§ **Written task**
Up to and including the line that contains "columns: int = 52", repeat each line of the data exactly, starting from the first.

begin Raw data

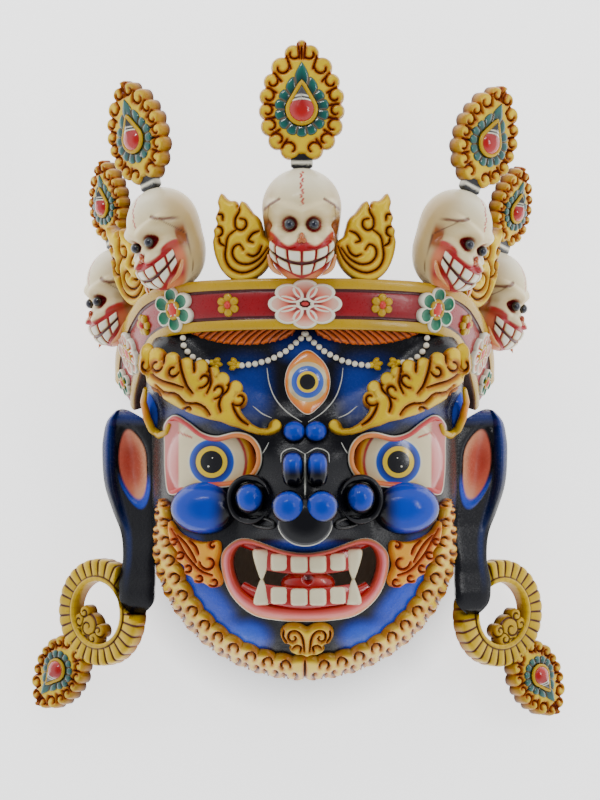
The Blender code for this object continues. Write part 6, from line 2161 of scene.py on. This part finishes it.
@dataclass
class Ears:
    """Two long-lobed ears, hollow at the concha and rolled at the rim."""

    height: float = 0.214
    top: float = 0.071
    front: float = 0.1
    thickness: float = 0.032
    sweep: float = 0.4
    outer: Table = (
        (0.0, 0.05, 0.14, 0.25, 0.37, 0.5, 0.6, 0.72, 0.86, 0.95, 1.0),
        (1.19, 1.25, 1.285, 1.29, 1.275, 1.22, 1.17, 1.155, 1.18, 1.155, 1.09),
    )
    inner: Table = (
        (0.0, 0.05, 0.14, 0.3, 0.6, 0.72, 0.86, 0.95, 1.0),
        (1.14, 1.02, 0.935, 0.93, 0.93, 0.95, 0.95, 0.97, 1.04),
    )
    rows: int = 124
    columns: int = 52

    def ear(self) -> Surface:
        """Cross sections down the ear: its face outwards and its back, with paint by place."""
        down = np.linspace(0.0, 1.0, self.rows + 2)[1:-1, None]
        across = np.linspace(0.0, 1.0, self.columns)[None, :]
        outer, inner = curve_through(*self.outer, down), curve_through(*self.inner, down)
        x = FORM.half_face * (inner + (outer - inner) * across)
        y = self.top - self.height * down * np.ones_like(across)
        plane = self.front - self.sweep * (x - FORM.half_face)
        lean = 0.35 * (down - 0.26)
        spot = np.hypot((across - 0.46 + lean) / 0.32, (down - 0.27) / 0.22)
        hollow = bump(spot)
        helix = bump((across - 0.9) / 0.16) * ramp(-down, -0.62, -0.45) + bump((down - 0.03) / 0.06)
        lobe = ramp(down, 0.55, 0.75)
        ends = np.sqrt(within(1.0 - (2.0 * down - 1.0) ** 12))
        rounding = 1.0 - 0.45 * (2.0 * across - 1.0) ** 6
        front = plane - self.thickness * (0.62 * hollow - 0.24 * helix - 0.2 * lobe)
        front = front + 4.5 * MM * ramp(down, 0.78, 0.9)
        back = plane - self.thickness * rounding
        middle, half = (front + back) / 2, (front - back) / 2 * ends * (0.55 + 0.45 * rounding)
        shell = ramp(-spot, -0.8, -0.72) * ramp(down, 0.055, 0.075)
        flesh = coats(PINK, ((0.78, 0.36, 0.2), ramp(-across, -0.7, -0.3)),
                      (ROSE, 0.6 * ramp(hollow, 0.3, 0.9)))
        paint = coats(
            paint_of(BLACK, points_of(x, y, front)),
            # Dark blue along the raised helix: painted highlight on the black.
            ((0.002, 0.022, 0.2), 0.75 * within(helix) * ramp(-down, -0.5, -0.1)),
            (NAVY, 0.7 * bump((across - 0.8) / 0.14) * bump((down - 0.62) / 0.3)),
            (ROYAL, ramp(-spot, -1.0, -0.93) * ramp(down, 0.3, 0.4)),
            (flesh, shell),
        )
        faces = points_of(x, y, middle + half), points_of(x, y, middle - half)[:, ::-1]
        loops = np.concatenate(faces, axis=1)
        colours = np.concatenate([paint, paint_of(BLACK, paint)], axis=1)
        tips = []
        for share in (0.0, 1.0):
            edges = curve_through(*self.outer, share) + curve_through(*self.inner, share)
            reach = edges / 2 * FORM.half_face
            depth = self.front - self.sweep * (reach - FORM.half_face) - self.thickness / 2
            tips.append((float(reach), self.top - self.height * share, float(depth)))
        return ringed(loops, colours, tips[0], tips[1])

    def tucked(self, surface: Surface) -> Surface:
        """The surface with what lies over an ear pushed down behind the ear's face."""
        points = surface.points.copy()
        x = np.abs(points[:, 0])
        down = (self.top - points[:, 1]) / self.height
        outer, inner = (curve_through(*edge, within(down)) for edge in (self.outer, self.inner))
        across = (x / FORM.half_face - inner) / np.maximum(outer - inner, 0.01)
        over = ramp(-across, -1.15, -0.97) * (down > 0.0) * ramp(-down, -1.03, -0.98)
        limit = self.front - self.sweep * (x - FORM.half_face) - 5.0 * MM
        points[:, 2] += over * np.minimum(limit - points[:, 2], 0.0)
        return Surface(points, surface.quads, surface.tris, surface.paint)

    def make(self, shop: Workshop) -> None:
        """Both ears."""
        shop.pair("ear_shell", self.ear(), LACQUER, "ear", crisp=70.0)


@dataclass
class Earrings:
    """Two fluted rings, each with a scroll inside it and a jewelled leaf below."""

    radius: float = 0.0442
    half_width: float = 0.0117
    thickness: float = 0.016
    flutes: int = 29
    tail: float = 0.094
    tail_thickness: float = 0.014
    trim: float = 0.003
    scroll_share: float = 0.47
    scroll_place: float = 0.4
    stands = {
        "left": ((-0.212, -0.141, 0.072), -39.0, 49.0, -1),
        "right": ((0.202, -0.142, 0.07), 37.0, 54.0, 1),
    }

    def ring(self) -> Surface:
        """A ring of gadroons: the face's height follows |sin(n a/2)|^0.6, with a smooth rod inside."""
        around = self.flutes * 12
        angles = full_turn(around)[:, None]
        lobe = np.abs(np.sin(angles * self.flutes / 2)) ** 0.55
        inner, outer = self.radius - self.half_width, self.radius + self.half_width
        share = np.array([0.0, 0.03, 0.1, 0.17, 0.22, 0.225, 0.3, 0.45, 0.62, 0.78, 0.9, 0.97, 1.0])
        plain = np.array([0.0, 1.2, 2.0, 1.9, 1.1, 0.2, 0.0, 0.0, 0.0, 0.0, -0.4, -1.6, -3.5]) * MM
        flute = np.array([0, 0, 0, 0, 0, 0, 0.9, 1.5, 1.9, 1.9, 1.6, 1.1, 0.3]) * MM
        reach = inner + (outer - inner) * share - 0.9 * MM * (1.0 - lobe) * ramp(share, 0.85, 1.0)
        z = self.thickness / 2 - 1.0 * MM + plain + flute * lobe
        x, y = polar(reach, angles)
        face = points_of(x, y, z)
        back = points_of(x, y, -self.thickness / 2)[:, ::-1][:, ::3]
        cut = (1.0 - ramp(lobe, 0.42, 0.72)) * (share > 0.23)
        line = 1.0 - ramp(np.abs(share - 0.222), 0.0, 0.02)
        # Paler gold on the gadroons' tops: painted highlight.
        paint = coats(GOLD, (HIGHLIGHT_GOLD, 0.4 * lobe + 0 * share), (UMBER, np.maximum(cut, line)))
        colours = np.concatenate([paint, paint_of(OCHRE, back)], axis=1)
        return ringed(np.concatenate([face, back], axis=1), colours, wrap=True)

    def scroll(self) -> Surface:
        """The curled cloud inside the ring."""
        r = self.radius * self.scroll_share
        curls = [Curl(0.0, 0.15 * r, 0.72 * r, 1.2, 1, 1.8), Curl(-0.62 * r, 0.35 * r, 0.42 * r, 0.3, -1),
                 Curl(0.62 * r, 0.3 * r, 0.42 * r, 2.6, 1), Curl(-0.3 * r, 0.8 * r, 0.36 * r, 0.0, 1),
                 Curl(0.34 * r, 0.78 * r, 0.36 * r, 2.0, -1), Curl(-0.66 * r, -0.2 * r, 0.36 * r, 1.0, 1),
                 Curl(0.66 * r, -0.24 * r, 0.36 * r, 2.0, -1)]
        discs = [(c.x, c.y, c.radius) for c in curls]
        scroll = Scroll(board=4.4 * MM, lobe=3.0 * MM, cut=1.8 * MM, line=1.5 * MM)

        return carved_plate((-1.2 * r, -1.2 * r), (1.2 * r, 1.3 * r), 0.5 * MM, by_discs(discs),
                            scroll.relief(curls), flat, 0.4 * self.thickness)

    def make(self, shop: Workshop) -> None:
        """Both earrings."""
        for name, (middle, turn, swing, side) in self.stands.items():
            place = turned(middle, turn, 0.0, 0.0)
            down = -swing if side > 0 else 180.0 + swing
            hang = place @ turned((0, 0, 0), 0.0, 0.0, 90.0 - down)
            reach = self.radius + self.half_width * 0.4 + self.tail * (0.095 + 0.385)
            leaf_place = hang @ turned((0.0, reach - self.tail * 0.06, 0.0), 0, 0, 0)
            scroll_place = hang @ turned((0.0, self.radius * self.scroll_place, 0.0), 0, 0, 0)
            leaf = JewelLeaf(self.tail - self.trim, self.tail_thickness)
            ring = Ears().tucked(self.ring().moved(place))
            gilt = joined([ring, self.scroll().moved(scroll_place),
                           joined([leaf.board(), leaf.bezel()]).moved(leaf_place)])
            shop.piece(f"earring_gilt_{name}", gilt, GILT, f"earring_{name}")
            shop.piece(f"earring_jewel_{name}", leaf.jewels().moved(leaf_place), JEWEL_PAINT)


# The room

@dataclass
class Studio:
    """A pale floor that glows as painted light, soft lights and a camera straight above."""

    camera_height: float = 3.0
    lens: float = 84.3
    film: float = 24.0
    zenith: float = 0.3
    horizon: float = 1.3
    glow: float = 1.6

    def floor(self) -> None:
        """A wide pale sheet that glows by its own emission as painted light, like a light table, with no
        glow under the face.
        """
        mesh = bpy.data.meshes.new("studio_floor")
        half = 6.0
        corners = [(-half, -half, 0), (half, -half, 0), (half, half, 0), (-half, half, 0)]
        mesh.from_pydata(corners, [], [(0, 1, 2, 3)])
        material = bpy.data.materials.new("studio_floor_glow")
        material.use_nodes = True
        shader = material.node_tree.nodes["Principled BSDF"]
        shader.inputs["Base Color"].default_value = (0.93, 0.93, 0.93, 1.0)
        shader.inputs["Emission Color"].default_value = (1.0, 1.0, 1.0, 1.0)
        tree = material.node_tree
        away = node_of(tree, "VectorMath", first=node_of(tree, "TexCoord").outputs["Object"])
        away.operation = "LENGTH"
        # The floor's glow is painted light: none within 0.12 m of the middle, full from 0.2 m out.
        glow = span(tree, away.outputs["Value"], 0.12, 0.2, 0.0, self.glow)
        tree.links.new(glow, shader.inputs["Emission Strength"])
        shader.inputs["Roughness"].default_value = 0.9
        mesh.materials.append(material)
        floor = bpy.data.objects.new("studio_floor", mesh)
        floor.location = (ORIGIN[0], ORIGIN[1] - 0.06, -0.0005)
        bpy.context.scene.collection.objects.link(floor)

    def light(self, name: str, place: Row, size: Row, power: float) -> None:
        """A soft rectangular light that faces the mask's middle: its -Z points along the way there."""
        data = bpy.data.lights.new(name, "AREA")
        data.shape, data.size, data.size_y, data.energy = "RECTANGLE", size[0], size[1], power
        lamp = bpy.data.objects.new(name, data)
        lamp.location = place
        x, y, z = -place[0], -place[1], 0.1 - place[2]
        lamp.rotation_euler = (math.atan2(math.hypot(x, y), -z), 0.0, math.atan2(x, -y) if x or y else 0.0)
        bpy.context.scene.collection.objects.link(lamp)

    def world(self) -> None:
        """A pale surrounding light, darker overhead so that gloss keeps its depth."""
        world = bpy.data.worlds.new("studio")
        world.use_nodes = True
        tree = world.node_tree
        back = tree.nodes["Background"]
        back.inputs["Color"].default_value = (0.96, 0.98, 1.0, 1.0)
        parts = node_of(tree, "SeparateXYZ", Vector=node_of(tree, "TexCoord").outputs["Generated"])
        strength = span(tree, parts.outputs["Z"], 0.55, 0.92, self.horizon, self.zenith)
        tree.links.new(strength, back.inputs["Strength"])
        bpy.context.scene.world = world

    def camera(self) -> None:
        """The camera, straight above and a little up from the mask's middle."""
        data = bpy.data.cameras.new("camera")
        data.lens, data.sensor_fit, data.sensor_height = self.lens, "VERTICAL", self.film
        camera = bpy.data.objects.new("camera", data)
        camera.location = (ORIGIN[0] - 0.005, ORIGIN[1] + 0.08, self.camera_height)
        bpy.context.scene.collection.objects.link(camera)
        bpy.context.scene.camera = camera

    def make(self) -> None:
        """Sets up the room."""
        self.floor()
        self.light("key_light", (-0.5, 1.5, 1.9), (1.0, 0.7), 72.0)
        self.light("fill_light", (1.3, 0.4, 1.8), (0.9, 0.9), 26.0)
        self.light("low_light", (-0.6, -1.5, 1.5), (1.2, 0.6), 18.0)
        self.world()
        self.camera()


def main() -> None:
    """Builds the room and every sub-assembly in order."""
    logging.basicConfig(level=logging.INFO, format="%(message)s")
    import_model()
    Studio().make()
    shop = Workshop()
    for part in (Head(), Eyes(), Knobs(), ThirdEye(), Mouth(), FaceGold(), Forelock(), Crown(), Skulls(),
                 Finials(), Wings(), Ears(), Earrings()):
        LOG.info("%s", type(part).__name__)
        part.make(shop)
    LOG.info("%d triangles in all", shop.triangles)


if __name__ == "__main__":
    main()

end Raw data

§ **The response**
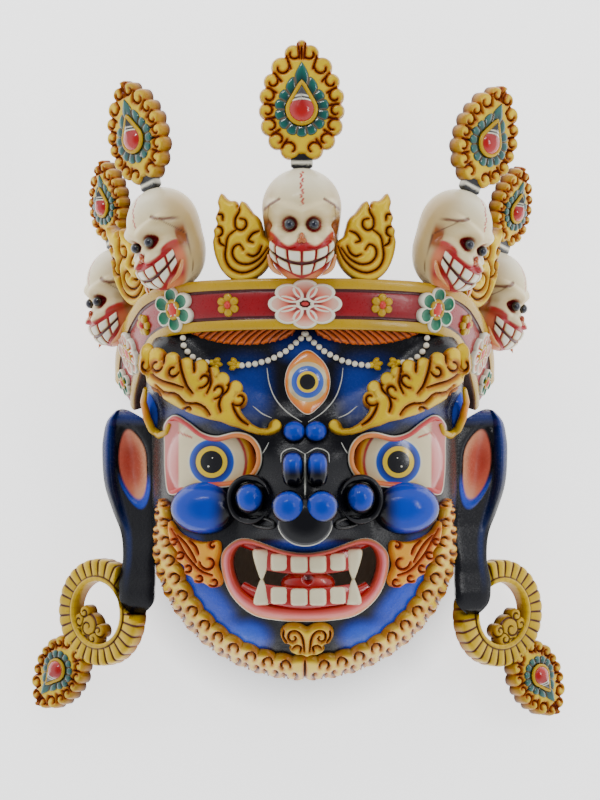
The Blender code for this object continues. Write part 6, from line 2161 of scene.py on. This part finishes it.
@dataclass
class Ears:
    """Two long-lobed ears, hollow at the concha and rolled at the rim."""

    height: float = 0.214
    top: float = 0.071
    front: float = 0.1
    thickness: float = 0.032
    sweep: float = 0.4
    outer: Table = (
        (0.0, 0.05, 0.14, 0.25, 0.37, 0.5, 0.6, 0.72, 0.86, 0.95, 1.0),
        (1.19, 1.25, 1.285, 1.29, 1.275, 1.22, 1.17, 1.155, 1.18, 1.155, 1.09),
    )
    inner: Table = (
        (0.0, 0.05, 0.14, 0.3, 0.6, 0.72, 0.86, 0.95, 1.0),
        (1.14, 1.02, 0.935, 0.93, 0.93, 0.95, 0.95, 0.97, 1.04),
    )
    rows: int = 124
    columns: int = 52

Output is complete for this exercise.